A Dios no se le ama de manera distinta a como se ama a los hombres. Dios merece ser amado corporalmente, y no otra cosa es la virtud de la castidad sino una escuela de amor carnal a Dios, mediante la entrega total, cuerpo y alma.
Por eso, mientras la Magdalena suspira por el rostro de Cristo, muchos, a quienes ese rostro hoy velado no les duele, en nombre de Cristo suspiran por ideologías humanas y valores terrenos. Este espiritualismo intelectual, más letal y falaz porque lleva el nombre de cristiano, ha convertido, para muchos, la llama ardiente del amor a Jesucristo en una ideología, una entre las muchas que se venden hoy en el mercado de ideas. Y, desde ahí, el ejercicio mismo de la caridad, despegado ya del ansia de abrazar al Señor, se ha tornado en filantropía puramente terrena, incapaz de llenar un alma que tiene sed de Dios.
Este absurdo baile de máscaras, donde nada es lo que parece, tiene la culpa de que a muchos cristianos de nuestro siglo ya les sea totalmente ajena esta ansia de contemplar el rostro de Cristo, y de que el arte sacro, que durante siglos ha adornado nuestras iglesias buscando la belleza de esta divina faz, haya sido sustituido en muchos de nuestros templos por representaciones abstractas, más orientadas al mundo de las ideas que a la búsqueda ansiosa y sedienta del rostro de carne de Jesús de Nazaret. Este intelectual burgués, espiritual hasta lo incomprensible y esclavo de la carne hasta lo grotesco, está existencialmente castrado para amar a Dios y para amar a los hombres. Ha perdido la sencillez de la Magdalena, y la de los primeros cristianos, que deseaban con ansia la segunda venida de Cristo, aun sabiendo que ella conllevaba el fin de la creación terrena, sólo por ver de nuevo la faz hasta entonces velada del Maestro. Hoy día, esa segunda venida es contemplada por muchos como un acontecimiento indeseable. Les asusta el que pueda destruirse todo aquello sobre lo que están sustentados, y no les anima la esperanza de contemplar el rostro de carne del Señor, porque ya no la echan de menos. No se habla de Parusía, o segunda venida, sino del fin del mundo, y, si se cree en él, se prefiere pensar que será tarde, cuando ya no estemos aquí. Sin embargo, la Iglesia era entonces, y es ahora, a pesar de muchos, la esposa entristecida que espera ansiosa en la ventana de la oración el regreso de su Amado, una esposa a quien le duelen los ojos, como a María Magdalena, porque la ausencia es larga y la espera irresistible.

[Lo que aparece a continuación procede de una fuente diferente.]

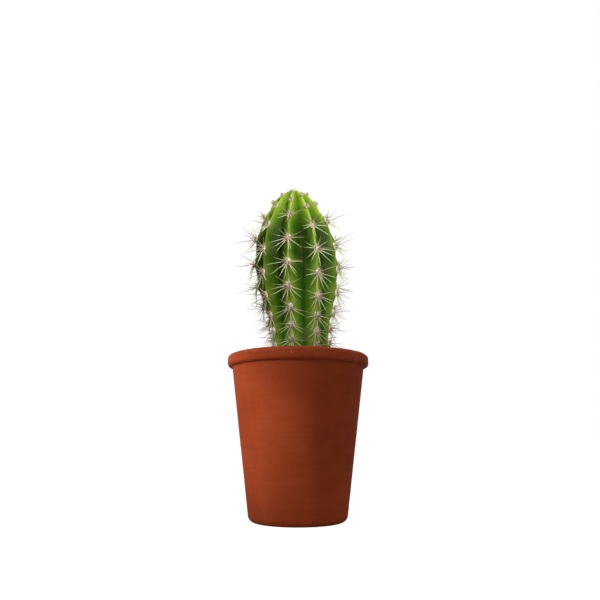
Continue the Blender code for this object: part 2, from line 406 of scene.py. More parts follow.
def terracotta():
    """Unglazed fired clay: warm blotches, fine turning streaks, pale and dark grains, lime on the lip."""
    clay = Finish("terracotta", Specular_IOR_Level=0.15)
    streaks = clay.grain(Scale=90.0, Vector=clay.stretched((0.35, 0.35, 9.0)))
    blotches = clay.mottle(Scale=38.0, Low=0.35, High=0.65)
    colour = clay.mix(blotches, srgb(148, 57, 21), srgb(159, 65, 27))
    colour = clay.mix(clay.ramp(streaks, 0.35, 0.7, 0.0, 0.28), colour, srgb(130, 49, 16))
    pale_grains = clay.specks(Scale=1500.0, Size=0.32, Share=0.35)
    colour = clay.mix(clay.times(pale_grains, 0.3), colour, srgb(182, 100, 66))
    dark_grains = clay.specks(Scale=1100.0, Size=0.3, Share=0.3)
    colour = clay.mix(clay.times(dark_grains, 0.35), colour, srgb(92, 34, 18))
    on_lip = clay.height_share(POT_HEIGHT - 1.3 * LIP_HEIGHT, POT_HEIGHT - 0.4 * LIP_HEIGHT)
    lime = clay.times(on_lip, clay.mottle(Scale=260.0, Low=0.585, High=0.67))
    colour = clay.mix(clay.times(lime, 0.3), colour, srgb(206, 158, 132))
    roughness = clay.ramp(clay.mottle(Scale=120.0, Low=0.3, High=0.7), 0.0, 1.0, 0.7, 0.9)
    height = clay.plus(clay.times(streaks, 0.6), clay.grain(Scale=1800.0))
    return clay.wear(colour, roughness, height, 0.35, 0.12 * MM)


def damp_soil():
    """Dark peaty mix with pale flecks of grit."""
    soil = Finish("damp_soil", Specular_IOR_Level=0.25)
    colour = soil.mix(soil.mottle(Scale=500.0, Low=0.35, High=0.65), srgb(40, 28, 20), srgb(78, 58, 42))
    flecks = soil.specks(Scale=1300.0, Size=0.3, Share=0.3)
    colour = soil.mix(soil.times(flecks, 0.6), colour, srgb(128, 106, 82))
    roughness = soil.ramp(soil.mottle(Scale=260.0), 0.0, 1.0, 0.8, 1.0)
    return soil.wear(colour, roughness, soil.grain(Scale=1500.0), 0.8, 0.3 * MM)


def mineral_grit():
    """Pale tan and grey grit, each grain a shade of its own."""
    grit = Finish("mineral_grit", Specular_IOR_Level=0.35)
    colour = grit.mix(grit.layer("tone"), srgb(92, 78, 64), srgb(168, 156, 138))
    colour = grit.mix(grit.times(grit.mottle(Scale=900.0), 0.5), colour, srgb(120, 88, 62))
    roughness = grit.ramp(grit.mottle(Scale=600.0), 0.0, 1.0, 0.6, 0.85)
    return grit.wear(colour, roughness, grit.grain(Scale=2600.0), 0.5, 0.1 * MM)


def green_skin():
    """Waxy skin: painted shade darkening the furrows, paler crests, a yellow-green crown and a dull foot.
    """
    skin = Finish(
        "green_skin", Specular_IOR_Level=0.07, Subsurface_Weight=0.12, Subsurface_Scale=1.0,
        Subsurface_Radius=(1.2 * MM, 1.8 * MM, 0.5 * MM),
    )
    crest = skin.layer("crest")
    # Painted shade: each run of colour below darkens towards the furrows, where crest is 0, as shade in
    # the recesses between the ribs.
    middle = skin.colours(
        crest,
        (0.0, srgb(1, 34, 0)),
        (0.56, srgb(4, 52, 0)),
        (0.8, srgb(36, 92, 0)),
        (0.92, srgb(80, 118, 10)),
        (1.0, srgb(112, 136, 32)),
    )
    # The crown's yellow-green, with painted shade in its furrows.
    crown = skin.colours(
        crest,
        (0.0, srgb(70, 118, 0)),
        (0.5, srgb(112, 154, 8)),
        (0.8, srgb(156, 186, 36)),
        (1.0, srgb(182, 202, 76)),
    )
    # The foot's duller green, with less dark painted shade in its shallow furrows.
    foot = skin.colours(
        crest,
        (0.0, srgb(10, 62, 0)),
        (0.4, srgb(58, 108, 4)),
        (0.75, srgb(106, 140, 20)),
        (1.0, srgb(142, 152, 50)),
    )
    colour = skin.mix(skin.height_share(156 * MM, 190 * MM), middle, crown)
    colour = skin.mix(skin.height_share(148 * MM, 108 * MM), colour, foot)
    blotches = skin.mottle(Scale=150.0, Low=0.3, High=0.7)
    colour = skin.mix(skin.times(blotches, 0.18), colour, srgb(104, 118, 22))
    tan = skin.times(skin.ramp(crest, 0.6, 0.95), skin.mottle(Scale=190.0, Low=0.4, High=0.62))
    tan = skin.times(tan, skin.height_share(170 * MM, 140 * MM))
    colour = skin.mix(skin.times(tan, 0.3), colour, srgb(118, 114, 30))
    edge = skin.plus(crest, skin.times(skin.mottle(Scale=420.0, Low=0.2, High=0.8), 0.05))
    ribbon = skin.plus(skin.height_share(135 * MM, 175 * MM), skin.mottle(Scale=160.0))
    crest_line = skin.times(skin.ramp(edge, 0.93, 1.0), skin.ramp(ribbon, 0.0, 2.0, 0.15, 0.95))
    colour = skin.mix(crest_line, colour, srgb(154, 176, 94))
    pores = skin.specks(Scale=1400.0, Size=0.3, Share=0.4)
    colour = skin.mix(skin.times(pores, 0.2), colour, srgb(148, 182, 60))
    old = skin.times(skin.height_share(112 * MM, 84 * MM), skin.mottle(Scale=240.0, Low=0.5, High=0.68))
    colour = skin.mix(skin.times(old, 0.5), colour, srgb(120, 104, 62))
    around = skin.times(skin.layer("areole"), 0.4)
    colour = skin.mix(around, colour, srgb(146, 154, 70))
    roughness = skin.ramp(skin.mottle(Scale=300.0), 0.0, 1.0, 0.48, 0.66)
    height = skin.plus(skin.grain(Scale=1500.0), skin.mottle(Scale=420.0, Low=0.2, High=0.8))
    return skin.wear(colour, roughness, height, 0.25, 0.12 * MM)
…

Entre tanto, como María, pido al Señor que ni los mismos ángeles del cielo ni criatura alguna de la tierra sea capaz de fijar nuestra mirada, hasta que el rostro de quien ha de venir brille en lo alto del cielo. Es conveniente, en esta espera que es de la mujer de Magdala y que es nuestra, muy nuestra, mantener los ojos fijos en una faz aún velada, avivando la esperanza a cada minuto con el recuerdo de su promesa. Sólo esa oscuridad preñada de luz, la misma que ahora contemplan los ojos de María, debe atraer nuestras miradas:
Como están los ojos de los esclavos fijos en las manos de sus señores. Como están los ojos de la esclava fijos en las manos de su señora, así están nuestros ojos en el Señor, Dios nuestro, esperando su misericordia (Sal 122, 2).